--- Begin Provided records ---
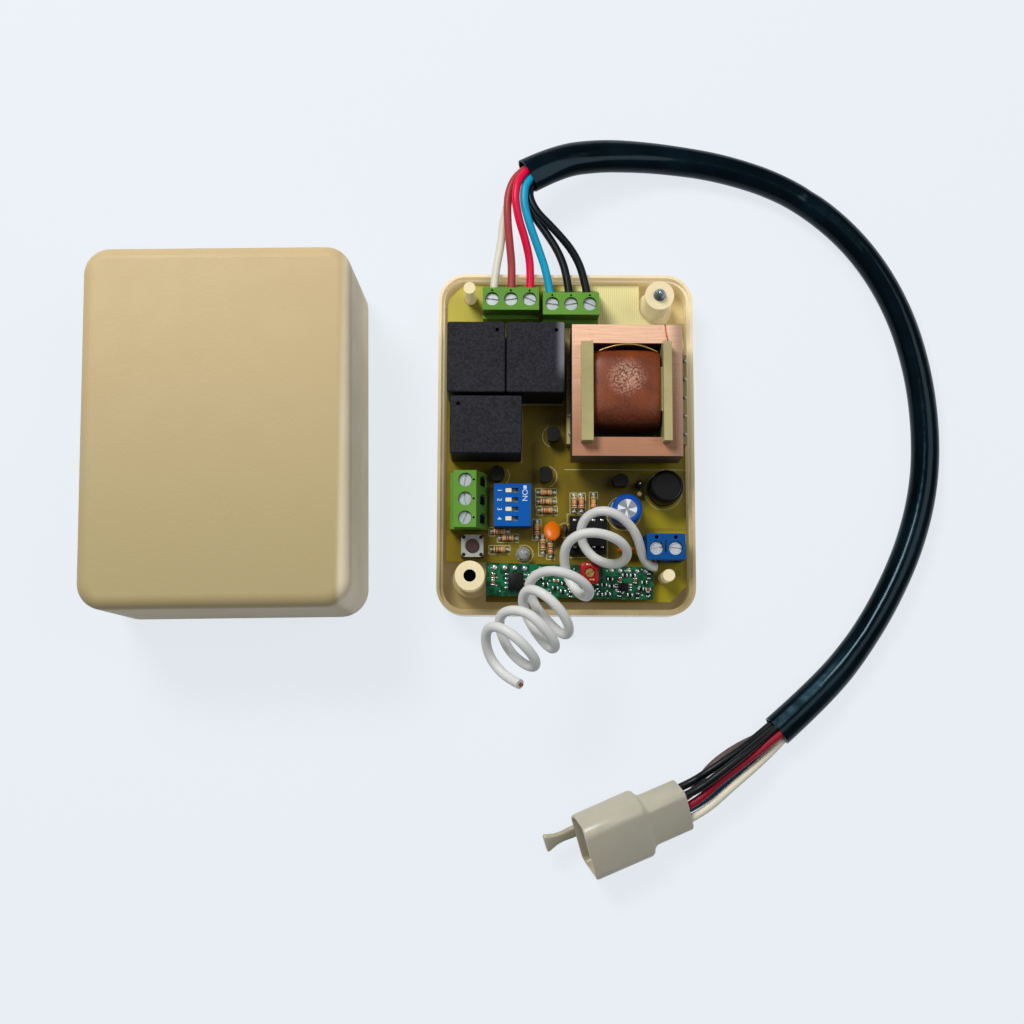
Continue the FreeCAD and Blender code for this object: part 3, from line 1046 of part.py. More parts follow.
first_turn = 0.125
knots = [(V(22.2, -33.97, 13.35), unit(V(-0.84, -0.03, 0.54))), (V(19.3, -32.75, 15.8), unit(V(-0.3, 0.75, 0.6))),
         (V(18.75, -27.6, 20.0), unit(V(-0.05, 0.72, 0.69)))]
quarters = int(aerial_turns * 4)
for index in range(1, quarters + 1):
    turns = index / 4
    if turns >= first_turn:
        knots.append((aerial_point(turns), aerial_heading(turns)))
aerial_edges = []
for (start, leaving), (stop, arriving) in zip(knots, knots[1:]):
    aerial_edges += biarc(start, leaving, stop, arriving)
wire = value("aerial_wire")
last_point, last_heading = knots[-1]
first_point, first_heading = knots[0]
root = first_point - first_heading * 0.7
begin = Part.LineSegment(root, first_point).toShape()
finish = Part.LineSegment(last_point, last_point + last_heading * wire).toShape()
aerial_edges = [begin] + aerial_edges + [finish]
aerial, length = tube(aerial_edges, wire)
tightest = min(edge.Curve.Radius for edge in aerial_edges if hasattr(edge.Curve, "Radius"))
report_tube("antenna", aerial, length, wire, tightest)
samples = []
travelled = 0.0
for edge in aerial_edges:
    count = max(2, int(edge.Length / 0.5))
    for index in range(count):
        at = edge.FirstParameter + (edge.LastParameter - edge.FirstParameter) * index / count
        samples.append((travelled + edge.Length * index / count, edge.valueAt(at)))
    travelled += edge.Length
least = min((one - two).Length for a, one in samples for b, two in samples if b - a > 12)
print("antenna least gap to itself %.2f, top %.1f" % (least - wire, aerial.BoundBox.ZMax))
bare = value("aerial_copper")
hook_x = value("aerial_block_x") - value("way_pitch") / 2
hook_start = V(hook_x, value("aerial_block_y") - value("aerial_depth") - 0.43, 12.6)
hook = [Part.LineSegment(hook_start + V(0, 3.35, 0), hook_start).toShape()]
hook += biarc(hook_start, V(0, -1, 0), root, first_heading)
hook_solid, length = tube(hook, bare)
tip = Part.makeCylinder(bare / 2, 0.3, last_point + last_heading * wire, last_heading)
nodes["antenna"] = solid_feature("antenna", Part.makeCompound([aerial, hook_solid, tip]))
document.recompute()

# Checks and export
troubles = []
for thing in document.Objects:
    if "Invalid" in thing.State or "Error" in thing.State:
        troubles.append("%s state %s" % (thing.Name, thing.State))
for name, thing in nodes.items():
    thing.Label = name
    if thing.Shape.isNull() or not thing.Shape.isValid():
        troubles.append("%s has no valid shape" % name)
print("nodes", len(nodes), "troubles", troubles)
if troubles:
    raise RuntimeError("; ".join(troubles))
os.makedirs("parts", exist_ok=True)
for name, thing in nodes.items():
    thing.Shape.exportStep("parts/%s.step" % name)
print("exported", len(nodes))
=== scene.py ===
# %% [markdown]
# # An opened radio receiver
#
# The real object is a plastic tray with a crowded circuit board, a deep cover that lies beside it, a coiled
# aerial and a sleeved harness with a nylon plug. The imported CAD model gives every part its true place, so
# this lesson only adds looks: finishes for the CAD parts, and better meshes where the eye wants more.
# All lengths are in metres. Lists of places are written in millimetres and scaled by one value, MM.

# %% Load the frame and keep its box
import math
import random

import bmesh
import bpy
from mathutils import Matrix, Vector


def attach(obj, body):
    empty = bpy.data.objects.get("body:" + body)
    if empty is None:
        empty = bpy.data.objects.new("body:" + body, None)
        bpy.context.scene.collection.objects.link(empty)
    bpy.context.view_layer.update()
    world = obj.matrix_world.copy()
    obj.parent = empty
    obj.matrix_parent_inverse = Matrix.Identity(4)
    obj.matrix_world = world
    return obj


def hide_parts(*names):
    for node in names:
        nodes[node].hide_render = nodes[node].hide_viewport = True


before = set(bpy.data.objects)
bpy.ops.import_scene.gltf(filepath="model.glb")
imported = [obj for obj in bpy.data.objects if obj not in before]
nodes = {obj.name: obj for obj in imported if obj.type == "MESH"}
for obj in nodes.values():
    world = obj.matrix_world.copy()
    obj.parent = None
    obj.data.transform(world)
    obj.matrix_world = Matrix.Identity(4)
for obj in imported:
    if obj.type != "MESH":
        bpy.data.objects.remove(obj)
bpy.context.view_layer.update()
MM = 0.001
print("CAD parts:", len(nodes))

# %% [markdown]
# ## Camera
#
# The photograph was taken from almost straight above, by hand, so the camera leans a few degrees. Its place
# was worked out from the known pitch of the terminals, pins and switches.

# %% Camera at the photograph's place
CAMERA_AT = (-17.41, -63.89, 386.79)
CAMERA_LEAN = (-0.11858, 0.00729, -0.00295)
FOCAL_PIXELS = 1397.02
FRAME_PIXELS = 1024
SENSOR = 36.0
lean_x, lean_y, roll = CAMERA_LEAN
world_to_camera = (Matrix.Rotation(roll, 3, "Z") @ Matrix.Rotation(lean_x, 3, "X")
                   @ Matrix.Rotation(lean_y, 3, "Y"))
camera_data = bpy.data.cameras.new("camera")
camera_data.sensor_width = SENSOR
camera_data.lens = FOCAL_PIXELS / FRAME_PIXELS * SENSOR
camera_data.clip_start = 0.01
camera = bpy.data.objects.new("camera", camera_data)
camera.matrix_world = Matrix.Translation(Vector(CAMERA_AT) * MM) @ world_to_camera.transposed().to_4x4()
bpy.context.scene.collection.objects.link(camera)
bpy.context.scene.camera = camera
bpy.context.scene.view_settings.view_transform = "Standard"
print("lens", round(camera_data.lens, 2), "mm")

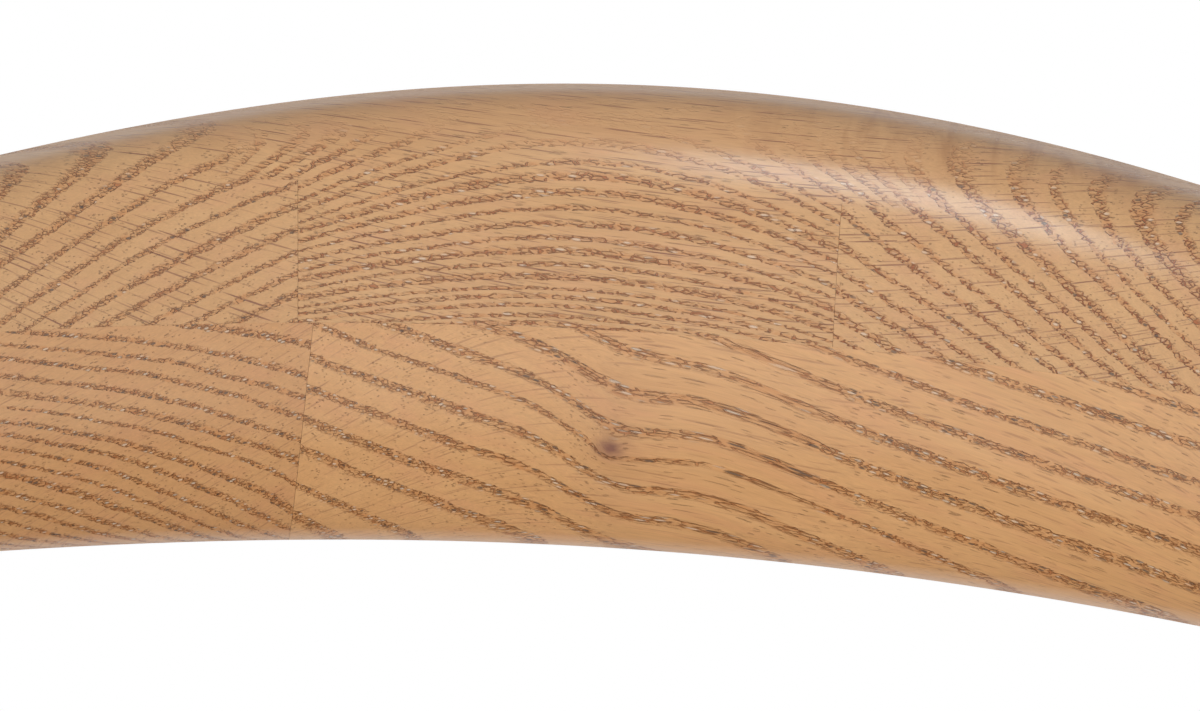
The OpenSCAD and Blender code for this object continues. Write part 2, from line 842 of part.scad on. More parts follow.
lower_block_left_arm();
lower_block_left();
lower_block_centre();
lower_block_right();
lower_block_right_arm();
upper_block_left();
upper_block_centre();
upper_block_right();
crest_cap();
rear_leg_left();
rear_leg_right();
front_leg_left();
front_leg_right();
seat_rail_front();
seat_rail_back();
seat_rail_left();
seat_rail_right();
seat_rail_dowels();
corner_block_front_left();
corner_block_front_right();
corner_block_back_left();
corner_block_back_right();
corner_block_screws();
seat_board();
seat_tee_nuts();
seat_screws();
seat_foam();
seat_cover();
seat_piping();
dust_cover();
footrest_bar();
footrest_guard();
footrest_screws();
side_stretcher_left();
side_stretcher_right();
back_stretcher();
glide_front_left();
glide_front_right();
glide_back_left();
glide_back_right();
glide_nails();
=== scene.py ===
# %% [markdown]
# # A counter stool with a carved oak back
# The stool has four turned legs, a frame under a leather seat, a footrest, three stretchers
# and a back rail that wraps round the sitter. The rail is the piece that the picture is taken
# of. It is glued up from short blocks of oak whose grain runs in different directions, and
# then carved and lacquered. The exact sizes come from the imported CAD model, which loads first.

# %% Load the model
import bpy
import bmesh
import math
import random
import numpy as np
from mathutils import Matrix, Vector
from mathutils.geometry import delaunay_2d_cdt


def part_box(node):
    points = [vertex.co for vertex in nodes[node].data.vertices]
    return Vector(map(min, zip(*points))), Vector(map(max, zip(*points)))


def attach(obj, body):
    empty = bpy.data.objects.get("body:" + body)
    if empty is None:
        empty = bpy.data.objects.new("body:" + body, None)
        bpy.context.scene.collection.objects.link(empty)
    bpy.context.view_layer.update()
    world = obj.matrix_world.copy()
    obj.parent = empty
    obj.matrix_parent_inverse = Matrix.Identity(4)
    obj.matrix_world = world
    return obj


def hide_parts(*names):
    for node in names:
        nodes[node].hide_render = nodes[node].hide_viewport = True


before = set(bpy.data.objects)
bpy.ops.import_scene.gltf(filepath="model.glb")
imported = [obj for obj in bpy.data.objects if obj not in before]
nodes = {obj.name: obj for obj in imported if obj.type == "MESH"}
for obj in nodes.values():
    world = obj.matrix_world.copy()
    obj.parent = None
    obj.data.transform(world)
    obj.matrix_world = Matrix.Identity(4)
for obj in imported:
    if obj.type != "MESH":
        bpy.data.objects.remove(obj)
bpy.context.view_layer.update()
print("loaded", len(nodes), "nodes")

# %% [markdown]
# ## Sizes
# These are the same sizes as in the CAD model, in metres, so that every piece made here lies
# where its node does. Angles go round the rail's own centre, from the middle of the back
# towards the sitter's left and right.

# %% Sizes of the stool
SEAT_H, BACK_H = 0.655, 0.880
FOOT_X, FOOT_Y = 0.225, 0.224
RAIL_R, RAIL_CENTRE_Y = 0.250, -0.046
RAIL_HALF_ANGLE = 80.0
RAIL_H, RAIL_T, ARM_T = 0.097, 0.033, 0.048
ARM_DROP, ARM_RISE = 0.058, 0.008
RAIL_SQUARE = 2.8
TIP_LEN, TIP_TURN = 0.022, 0.92
SEAM_Z = BACK_H - RAIL_H + 0.050
CAP_Z = BACK_H - 0.0185
LOWER_JOINTS, LOWER_LEAN = (-50.0, -15.0, 28.0, 62.0), 5.5
UPPER_JOINTS = (-15.7, 8.9)
TIP_ANGLE = math.degrees(TIP_LEN / (RAIL_R + ARM_T / 2))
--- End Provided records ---
**Requirements**
Exactly those lines that run from the line with "The OpenSCAD and" through the line with "glide_nails();" are to be reproduced; both end lines belong to the range.

**The solution**
The OpenSCAD and Blender code for this object continues. Write part 2, from line 842 of part.scad on. More parts follow.
lower_block_left_arm();
lower_block_left();
lower_block_centre();
lower_block_right();
lower_block_right_arm();
upper_block_left();
upper_block_centre();
upper_block_right();
crest_cap();
rear_leg_left();
rear_leg_right();
front_leg_left();
front_leg_right();
seat_rail_front();
seat_rail_back();
seat_rail_left();
seat_rail_right();
seat_rail_dowels();
corner_block_front_left();
corner_block_front_right();
corner_block_back_left();
corner_block_back_right();
corner_block_screws();
seat_board();
seat_tee_nuts();
seat_screws();
seat_foam();
seat_cover();
seat_piping();
dust_cover();
footrest_bar();
footrest_guard();
footrest_screws();
side_stretcher_left();
side_stretcher_right();
back_stretcher();
glide_front_left();
glide_front_right();
glide_back_left();
glide_back_right();
glide_nails();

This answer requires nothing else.